Так выделился Иблис из числа повинующихся Аллаху, стал невидим, обретает разные образы и отвращает людей от религии. Его нельзя смешивать или путать с многочисленными нечистыми духами природы и душами грешников. Все эти ифриты, гуль, албасты и пр. считались существами дольнего, т. е. земного, мира, тогда как Иблис встал в оппозицию Аллаху, соблазнил Адама и Еву и практически независим от Аллаха. Тут опять встает вечный вопрос: если Аллах всемогущ, то почему он терпит деятельность Иблиса? Более того, будет становиться все хуже до дня Страшного суда, когда победит неверие и появится Даджжаль — аналог апокалипсического Антихриста. Даджжаль будет глумиться над верой, хулить Аллаха и хвалить шайтана, но конец его злодеяниям положит пророк Иса, т. е. Иисус Христос, который сойдет с неба (Второе пришествие), после чего через сорок лет придет «Великий день» — Светопреставление. Мир как таковой исчезнет, а тем самым не останется места для шайтана, который превратится в Ничто, то самое, которое было описано выше как антагонист творческого начала — Личности, именуемой Богом. Значит, и здесь под покровом монизма таится принцип биполярности мира.

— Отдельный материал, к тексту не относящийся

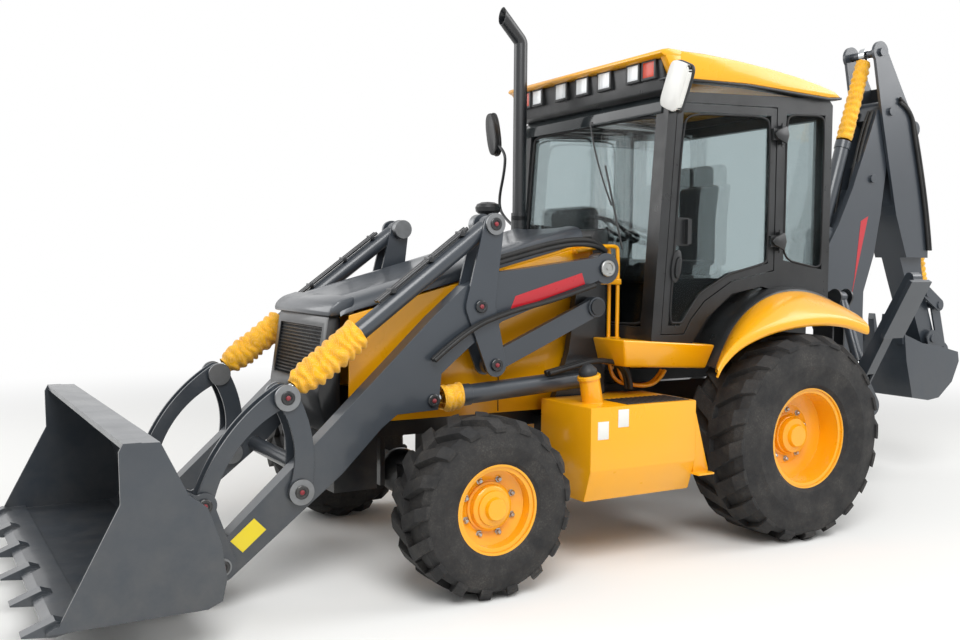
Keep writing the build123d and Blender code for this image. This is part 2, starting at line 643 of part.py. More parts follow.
def backhoe():
    boom_barrel, boom_rod = cylinder_pair(BOOM_CYL_BASE, BOOM_MID, BOOM_CLOSED, BACK_BARREL_R,
                                          BACK_ROD_R, BACK_PIN_R, EYE_HALF + 10, 0)
    dip_barrel, dip_rod = cylinder_pair(DIPPER_CYL_BASE, DIPPER_TAIL, DIPPER_CLOSED,
                                        BACK_BARREL_R, BACK_ROD_R, BACK_PIN_R, EYE_HALF, 0)
    dig_barrel, dig_rod = cylinder_pair(DIG_CYL_BASE, LEVER_TIP, DIG_CLOSED, BACK_BARREL_R - 8,
                                        BACK_ROD_R, BACK_PIN_R, EYE_HALF, 0)
    return {
        "swing_post": swing_post(),
        "backhoe_boom": boom(),
        "boom_barrel": boom_barrel,
        "boom_rod": boom_rod,
        "dipper": dipper(),
        "dipper_barrel": dip_barrel,
        "dipper_rod": dip_rod,
        "dig_barrel": dig_barrel,
        "dig_rod": dig_rod,
        "tipping_lever": tipping_lever(),
        "tipping_link": tipping_link(),
        "dig_bucket": dig_bucket(),
    }


# ================================================================ stabilisers
def turn_yz(shape):
    """Turns a shape drawn with (x, z) = (y, z) and thickness along Y into the YZ plane at LEG_X."""
    return Pos(LEG_X, 0, 0) * Rot(0, 0, 90) * shape


def stabiliser():
    """Left stabiliser leg, barrel and rod, drawn in XZ and turned into place."""
    ux = LEG_TIP[0] - LEG_PIVOT[0]
    uz = LEG_TIP[1] - LEG_PIVOT[1]
    length = hypot(ux, uz)
    ux, uz = ux / length, uz / length
    leg = slab(strap((*LEG_PIVOT, 55), (*LEG_CYL_TIP, 50), (*LEG_TIP, 36)), -LEG_HALF, LEG_HALF)
    pad_from = (LEG_TIP[0] - ux * 440 + uz * 46, LEG_TIP[1] - uz * 440 - ux * 46)
    pad_to = (LEG_TIP[0] + ux * 10 + uz * 46, LEG_TIP[1] + uz * 10 - ux * 46)
    pad = face_xz([pad_from, pad_to, (pad_to[0] + uz * 30, pad_to[1] - ux * 30),
                   (pad_from[0] + uz * 30, pad_from[1] - ux * 30)])
    leg += slab(pad, -105, 105)
    rib = face_xz([pad_from, pad_to, (pad_to[0] - uz * 50, pad_to[1] + ux * 50),
                   (pad_from[0] - uz * 50, pad_from[1] + ux * 50)])
    leg += slab(rib, -LEG_HALF, LEG_HALF)
    leg -= slab(circle_xz(LEG_CYL_TIP, 75), -EYE_HALF - 4, EYE_HALF + 4)
    # room for the rod as it turns from one side of its pin to the other: (reach, direction)
    swept = [(75, 10), (500, 92), (600, 150), (500, 222), (230, 275), (90, 345)]
    swept = [(LEG_CYL_TIP[0] + reach * cos(radians(turn)), LEG_CYL_TIP[1] + reach * sin(radians(turn)))
             for reach, turn in swept]
    leg -= slab(face_xz(swept), -EYE_HALF - 4, EYE_HALF + 4)
    leg = with_bores(leg, [LEG_PIVOT], BACK_PIN_R, -300, 300)
    for side in (1, -1):
        a, b = sorted((side * (EYE_HALF + 3), side * (LEG_HALF + 8)))
        leg += pin(LEG_CYL_TIP, 24, a, b)
    barrel, rod = cylinder_pair(LEG_CYL_BASE, LEG_CYL_TIP, LEG_CLOSED, 38, 22, 24, EYE_HALF, 0)
    return turn_yz(leg), turn_yz(barrel), turn_yz(rod)


def stabilisers():
    leg, barrel, rod = stabiliser()
    out = {}
    for name, shape in (("stabiliser_leg", leg), ("stabiliser_barrel", barrel),
                        ("stabiliser_rod", rod)):
        out[f"{name}_left"] = shape
        out[f"{name}_right"] = mirror(shape, Plane.XZ)
    return out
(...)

Принято считать, что в догматике ислама «отсутствует оригинальность», поскольку эта догматика сложилась под влиянием других монотеистических религий.[486] Однако примитивное восприятие этого бесспорного положения ведет к профанации, а тем самым к уклонению от истины. Так, P.P. Мавлютов пишет, что Аллах «во многом похож на иудаистского Яхве и на христианского Бога-отца», хотя «догмат триединства Бога решительно отвергается мусульманами».[487] Так что же здесь общего?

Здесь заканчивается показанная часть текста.